Repeat exactly the lines from the start of the material below up to and including the "slice seen from" line.

-- -- --

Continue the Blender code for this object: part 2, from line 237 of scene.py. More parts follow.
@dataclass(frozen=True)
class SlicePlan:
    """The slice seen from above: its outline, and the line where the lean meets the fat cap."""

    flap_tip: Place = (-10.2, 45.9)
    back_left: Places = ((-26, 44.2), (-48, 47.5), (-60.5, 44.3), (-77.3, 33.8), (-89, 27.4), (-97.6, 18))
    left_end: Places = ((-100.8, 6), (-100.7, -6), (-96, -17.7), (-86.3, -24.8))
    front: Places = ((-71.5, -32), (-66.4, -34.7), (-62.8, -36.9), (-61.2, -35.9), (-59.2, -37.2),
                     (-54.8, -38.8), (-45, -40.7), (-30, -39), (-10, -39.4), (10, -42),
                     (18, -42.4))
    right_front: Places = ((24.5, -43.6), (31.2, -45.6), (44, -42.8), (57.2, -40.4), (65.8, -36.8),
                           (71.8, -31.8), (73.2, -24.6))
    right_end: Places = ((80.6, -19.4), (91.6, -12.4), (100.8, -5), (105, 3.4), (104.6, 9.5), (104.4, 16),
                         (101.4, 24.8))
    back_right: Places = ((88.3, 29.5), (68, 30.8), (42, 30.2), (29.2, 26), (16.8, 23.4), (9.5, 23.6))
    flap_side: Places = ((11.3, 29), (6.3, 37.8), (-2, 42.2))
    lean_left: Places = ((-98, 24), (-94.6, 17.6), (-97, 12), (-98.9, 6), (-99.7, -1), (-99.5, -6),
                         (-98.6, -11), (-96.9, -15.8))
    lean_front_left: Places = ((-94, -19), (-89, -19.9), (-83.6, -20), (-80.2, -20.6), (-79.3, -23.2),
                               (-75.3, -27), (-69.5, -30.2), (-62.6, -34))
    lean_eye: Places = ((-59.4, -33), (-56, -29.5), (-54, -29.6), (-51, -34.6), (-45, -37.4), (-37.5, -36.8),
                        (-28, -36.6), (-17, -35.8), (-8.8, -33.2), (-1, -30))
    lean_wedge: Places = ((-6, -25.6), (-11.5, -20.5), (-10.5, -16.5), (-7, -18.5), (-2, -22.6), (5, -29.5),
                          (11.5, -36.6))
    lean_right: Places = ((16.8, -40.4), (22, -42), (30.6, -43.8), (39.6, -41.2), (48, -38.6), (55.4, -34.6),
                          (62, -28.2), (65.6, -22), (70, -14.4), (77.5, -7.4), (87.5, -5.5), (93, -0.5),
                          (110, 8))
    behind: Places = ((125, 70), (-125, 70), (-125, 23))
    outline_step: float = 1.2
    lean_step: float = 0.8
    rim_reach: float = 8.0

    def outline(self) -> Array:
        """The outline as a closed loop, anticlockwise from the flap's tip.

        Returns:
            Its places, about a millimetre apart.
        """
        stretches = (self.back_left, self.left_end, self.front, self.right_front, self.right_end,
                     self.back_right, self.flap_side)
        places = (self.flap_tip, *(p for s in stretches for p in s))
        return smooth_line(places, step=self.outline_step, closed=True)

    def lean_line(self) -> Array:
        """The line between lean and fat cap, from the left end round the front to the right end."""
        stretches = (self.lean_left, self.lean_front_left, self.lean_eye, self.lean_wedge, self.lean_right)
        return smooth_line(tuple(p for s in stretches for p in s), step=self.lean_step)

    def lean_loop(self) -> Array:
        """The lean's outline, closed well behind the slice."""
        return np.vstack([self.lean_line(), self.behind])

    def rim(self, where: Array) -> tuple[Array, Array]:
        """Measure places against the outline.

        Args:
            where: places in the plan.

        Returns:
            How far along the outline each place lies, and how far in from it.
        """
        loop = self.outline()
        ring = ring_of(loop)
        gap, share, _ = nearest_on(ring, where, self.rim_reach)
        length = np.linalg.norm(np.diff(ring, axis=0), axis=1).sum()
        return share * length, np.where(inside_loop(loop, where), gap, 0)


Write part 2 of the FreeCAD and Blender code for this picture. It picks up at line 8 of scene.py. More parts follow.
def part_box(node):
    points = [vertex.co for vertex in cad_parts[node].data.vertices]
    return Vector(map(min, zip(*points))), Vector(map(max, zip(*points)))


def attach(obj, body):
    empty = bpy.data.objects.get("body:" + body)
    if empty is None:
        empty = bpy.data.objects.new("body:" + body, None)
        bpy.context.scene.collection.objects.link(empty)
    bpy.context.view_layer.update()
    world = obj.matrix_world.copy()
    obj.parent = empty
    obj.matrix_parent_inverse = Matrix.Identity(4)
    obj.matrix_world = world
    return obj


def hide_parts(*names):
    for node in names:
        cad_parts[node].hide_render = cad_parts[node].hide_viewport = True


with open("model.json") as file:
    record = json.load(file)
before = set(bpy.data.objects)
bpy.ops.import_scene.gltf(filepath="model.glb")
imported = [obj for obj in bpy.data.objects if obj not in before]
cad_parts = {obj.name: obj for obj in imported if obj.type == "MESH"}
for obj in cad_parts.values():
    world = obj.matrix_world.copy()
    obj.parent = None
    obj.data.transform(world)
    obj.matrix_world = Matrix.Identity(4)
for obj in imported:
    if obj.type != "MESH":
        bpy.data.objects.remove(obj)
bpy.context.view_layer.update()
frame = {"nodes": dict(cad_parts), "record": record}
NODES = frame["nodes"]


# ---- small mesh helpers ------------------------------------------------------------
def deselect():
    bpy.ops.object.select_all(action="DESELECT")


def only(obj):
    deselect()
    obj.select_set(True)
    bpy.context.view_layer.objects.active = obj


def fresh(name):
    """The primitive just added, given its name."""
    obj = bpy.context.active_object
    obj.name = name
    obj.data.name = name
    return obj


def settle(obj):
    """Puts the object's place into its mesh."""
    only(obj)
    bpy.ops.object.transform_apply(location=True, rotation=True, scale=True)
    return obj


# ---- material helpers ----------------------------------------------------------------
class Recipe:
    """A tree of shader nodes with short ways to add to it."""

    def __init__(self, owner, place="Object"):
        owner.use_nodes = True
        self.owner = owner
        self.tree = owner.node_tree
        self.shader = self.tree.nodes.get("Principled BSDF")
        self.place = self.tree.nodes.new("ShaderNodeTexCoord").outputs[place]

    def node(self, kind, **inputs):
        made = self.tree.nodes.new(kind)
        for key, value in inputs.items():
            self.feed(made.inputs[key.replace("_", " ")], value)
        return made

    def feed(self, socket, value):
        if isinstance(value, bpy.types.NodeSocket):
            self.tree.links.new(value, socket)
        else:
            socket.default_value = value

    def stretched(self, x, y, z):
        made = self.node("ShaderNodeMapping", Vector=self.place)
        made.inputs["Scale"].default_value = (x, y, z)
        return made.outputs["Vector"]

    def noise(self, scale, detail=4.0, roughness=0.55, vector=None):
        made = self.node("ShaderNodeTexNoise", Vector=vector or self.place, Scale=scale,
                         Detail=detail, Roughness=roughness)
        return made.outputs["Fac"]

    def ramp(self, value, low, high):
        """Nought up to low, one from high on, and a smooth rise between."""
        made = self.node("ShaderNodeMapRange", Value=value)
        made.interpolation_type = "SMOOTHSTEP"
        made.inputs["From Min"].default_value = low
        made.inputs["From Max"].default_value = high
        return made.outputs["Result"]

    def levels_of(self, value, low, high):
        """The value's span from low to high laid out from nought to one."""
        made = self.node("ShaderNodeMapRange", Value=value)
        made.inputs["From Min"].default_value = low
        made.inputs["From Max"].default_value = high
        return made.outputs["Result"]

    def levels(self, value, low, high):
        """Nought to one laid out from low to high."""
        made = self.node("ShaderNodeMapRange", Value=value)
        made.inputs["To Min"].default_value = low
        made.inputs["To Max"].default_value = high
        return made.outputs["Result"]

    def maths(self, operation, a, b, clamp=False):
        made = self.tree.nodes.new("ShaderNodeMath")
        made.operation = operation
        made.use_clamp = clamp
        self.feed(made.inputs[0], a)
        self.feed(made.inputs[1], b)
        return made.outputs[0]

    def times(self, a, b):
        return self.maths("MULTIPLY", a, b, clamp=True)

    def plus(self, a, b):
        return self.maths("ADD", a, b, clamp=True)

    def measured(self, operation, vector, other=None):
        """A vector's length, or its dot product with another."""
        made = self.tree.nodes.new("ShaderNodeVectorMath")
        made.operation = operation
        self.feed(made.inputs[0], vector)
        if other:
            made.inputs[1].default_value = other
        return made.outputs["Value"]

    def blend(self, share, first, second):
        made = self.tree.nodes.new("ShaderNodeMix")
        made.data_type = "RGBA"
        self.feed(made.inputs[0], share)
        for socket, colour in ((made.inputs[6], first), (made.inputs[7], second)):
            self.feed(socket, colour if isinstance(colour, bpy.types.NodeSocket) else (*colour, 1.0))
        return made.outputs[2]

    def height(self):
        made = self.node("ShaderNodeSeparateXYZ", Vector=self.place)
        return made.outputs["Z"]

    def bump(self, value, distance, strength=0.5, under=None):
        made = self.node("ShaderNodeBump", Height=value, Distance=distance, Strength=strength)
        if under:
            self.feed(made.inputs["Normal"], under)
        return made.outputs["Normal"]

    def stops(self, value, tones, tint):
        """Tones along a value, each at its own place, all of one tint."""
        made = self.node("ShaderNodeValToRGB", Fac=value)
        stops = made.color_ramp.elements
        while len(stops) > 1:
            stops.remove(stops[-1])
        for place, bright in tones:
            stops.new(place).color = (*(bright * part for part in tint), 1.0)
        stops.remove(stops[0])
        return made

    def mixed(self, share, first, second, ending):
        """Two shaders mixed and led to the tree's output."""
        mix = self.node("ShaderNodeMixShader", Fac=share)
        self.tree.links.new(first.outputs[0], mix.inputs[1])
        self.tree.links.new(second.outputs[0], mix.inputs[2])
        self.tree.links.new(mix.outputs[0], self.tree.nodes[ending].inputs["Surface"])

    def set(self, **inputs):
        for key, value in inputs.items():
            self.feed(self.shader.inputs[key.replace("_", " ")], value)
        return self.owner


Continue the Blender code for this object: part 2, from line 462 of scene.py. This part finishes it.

-- -- --

◆ **COMPLETE OUTPUT**
Continue the Blender code for this object: part 2, from line 237 of scene.py. More parts follow.
@dataclass(frozen=True)
class SlicePlan:
    """The slice seen from above: its outline, and the line where the lean meets the fat cap."""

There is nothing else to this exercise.